The farmer sought to increase milk production, but knew he had a somatic cell count problem. Somatic cell count was over 400,000. He had an average of 10 clinical mastitis cases per month. The farmer was culling about nine cows per year for mastitis and averaged four cow deaths due to severe mastitis.
Based on $25 milk per hundredeight, Yutzy said his losses from mastitis was more than $98,000 annually or $330 per cow. “What farmer do you know that would not want an extra $100,000? He pretty much was willing to do anything” after hearing what he was losing.
Yutzy made the farmer set goals for the farm. He wanted to reduce the somatic cell count to 200,000 and lower the number of mastitis cases, culls and deaths. And, after making several management changes, they were able to reach these goals.
Yutzy reviewed the importance of having a good milking routine at the farm and consistency among the employees. “Cows love consistency,” she said.
When working with farms, Yutzy will ask plenty of questions of producers and farm employees to better understand activities and provide effective points of improvement. She also walks through the barns, scoring the cow cleanliness. Cleanliness is often a part of her suggestions. She points out how cleaner cows mean less work during milking prep in addition to quality improvement.
Looking at cow movement, she likes to see cows that are calm. Calm cows have better milk letdown compared to cows that are upset or distressed.
“Anything that happens to that cow 30 minutes before milking can effect milk letdown,” she said.
She also discourages using the parlor to administer shots.
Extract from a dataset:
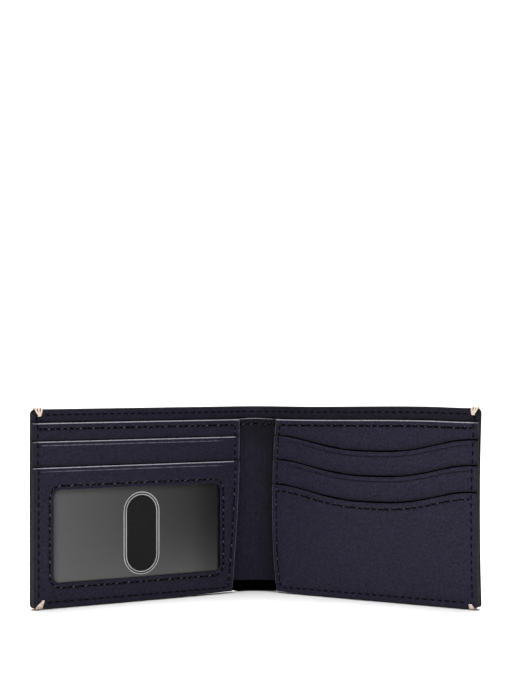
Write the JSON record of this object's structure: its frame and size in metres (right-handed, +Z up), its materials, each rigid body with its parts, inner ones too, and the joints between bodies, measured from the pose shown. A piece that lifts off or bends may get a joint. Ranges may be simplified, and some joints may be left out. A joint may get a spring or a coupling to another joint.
{
  "type": "bifold wallet",
  "caption": "Leather bifold wallet standing open on its long edge: card pockets, an identity card window with a thumb slot, a bill divider and pale corner tacks, on two fold hinges.",
  "frame": {"origin": "The foot of the spine on the resting plane, midway between the two fold axes, on the middle of the exterior leather", "axes": "+Z up along the spine, +X toward the right cover for someone facing the inside of the wallet, -Y toward that person, out of the open inside"},
  "size_m": [0.202, 0.0568, 0.0895],
  "materials": {
    "exterior_leather": "smooth fine-grain navy leather, satin, painted edges",
    "divider_leather": "smooth navy leather, satin",
    "pocket_leather": "smooth navy leather, satin, burnished pocket edges",
    "lining_cloth": "thin black woven cloth",
    "stiffener_board": "bonded leather-fibre board, hidden",
    "clear_film": "clear flexible film, glossy",
    "welded_rim": "clear film, pressed and welded, glossy",
    "thread": "dark navy sewing thread",
    "tack_thread": "thick pale tan thread, waxed"
  },
  "bodies": {
    "spine": {"exterior_spine": "exterior_leather", "exterior_lining_spine": "lining_cloth", "divider_spine": "divider_leather", "divider_lining_spine": "lining_cloth", "thread_hem_spine": "thread", "thread_divider_spine": "thread", "thread_outer_spine": "thread"},
    "left_cover": {"exterior_left": "exterior_leather", "stiffener_left": "stiffener_board", "exterior_lining_left": "lining_cloth", "divider_left": "divider_leather", "divider_lining_left": "lining_cloth", "panel_left": "pocket_leather", "card_pocket_left": "pocket_leather", "id_pocket_back": "lining_cloth", "id_window_lining": "lining_cloth", "id_window_film": "clear_film", "id_thumb_rim": "welded_rim", "id_window_frame": "pocket_leather", "corner_tack_top_left": "tack_thread", "corner_tack_bottom_left": "tack_thread", "thread_hem_left": "thread", "thread_divider_left": "thread", "thread_perimeter_left": "thread", "thread_panel_edge_left": "thread", "thread_window": "thread", "thread_outer_left": "thread"},
    "right_cover": {"exterior_right": "exterior_leather", "stiffener_right": "stiffener_board", "exterior_lining_right": "lining_cloth", "divider_right": "divider_leather", "divider_lining_right": "lining_cloth", "panel_right": "pocket_leather", "card_pocket_upper": "pocket_leather", "card_pocket_middle": "pocket_leather", "card_pocket_front": "pocket_leather", "corner_tack_top_right": "tack_thread", "corner_tack_bottom_right": "tack_thread", "thread_hem_right": "thread", "thread_divider_right": "thread", "thread_perimeter_right": "thread", "thread_panel_edge_right": "thread", "thread_front_pocket": "thread", "thread_outer_right": "thread"}
  },
  "joints": [
    {"name": "left_fold", "type": "hinge", "parent": "spine", "child": "left_cover", "pos_m": [-0.006, 0, 0], "axis": [0, 0, 1], "range_deg": [-29, 61]},
    {"name": "right_fold", "type": "hinge", "parent": "spine", "child": "right_cover", "pos_m": [0.006, 0, 0], "axis": [0, 0, -1], "range_deg": [-29, 61]}
  ]
}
To evaluate milk prep and milking procedures, she uses the teat end scorecard to evaluate teat ends. Farmers want a low score. Higher scores indicate lesions, which are the result of either poor milking preparation or overmilking.
The milk filter in the milkhouse is a good indicator to milk cleanliness or mastitis. If the sock has dirt, manure, bedding or mastitis, there is a milk prep problem.
The milk quality evaluation tool for farmers is bacteria culturing for milk in the bulk tank, cloth towels, bedding and cow quarters.
She also reviewed good milking procedures and other tips for the milking parlor. She also talked about cloth towels, stressing that towels need to be disinfected as part of the cleaning process and need to be dried in a dryer. Improperly cleaned cloth towels can be a cause of mastitis.
Gloves are used during milking to “protect ourselves and the cow,” she said. When dealing with an infected cow, she said milkers need to change gloves or disinfect gloves after milking. “I don’t like seeing gloves being reused, they are cheap,” she said. They only cost about 17 cents a pair.
Another area for inspection, she suggests, is the automatic takeoffs on milking units. She said they should be inspected annually to make sure cows are not being overmilked.
One way to evaluate milking procedures is the strip yield test, Yutzy said. The strip yield test happens after a milking. A strip test is using a cup and stripping a cow until completely milked out. The goal is to have between 2 to 4 ounces of milk per quarter or about a cup of milk for the udder.
“If we are getting less than that, you are going to get damaged teat ends,” she said. If a farm is milking three times a day, the level should be closer to two cups of milk. “Wetter is preferred in a three-X herd,” she said.
Speaking about the California Mastitis Test, she said this should be used on farms. It’s a fairly inexpensive test that helps to catch subclinical tests.
She suggests using it on the third milking for fresh cows. Early detection helps with clearing up the infection more quickly. High somatic cell count testing animals from the DHIA report should also be tested.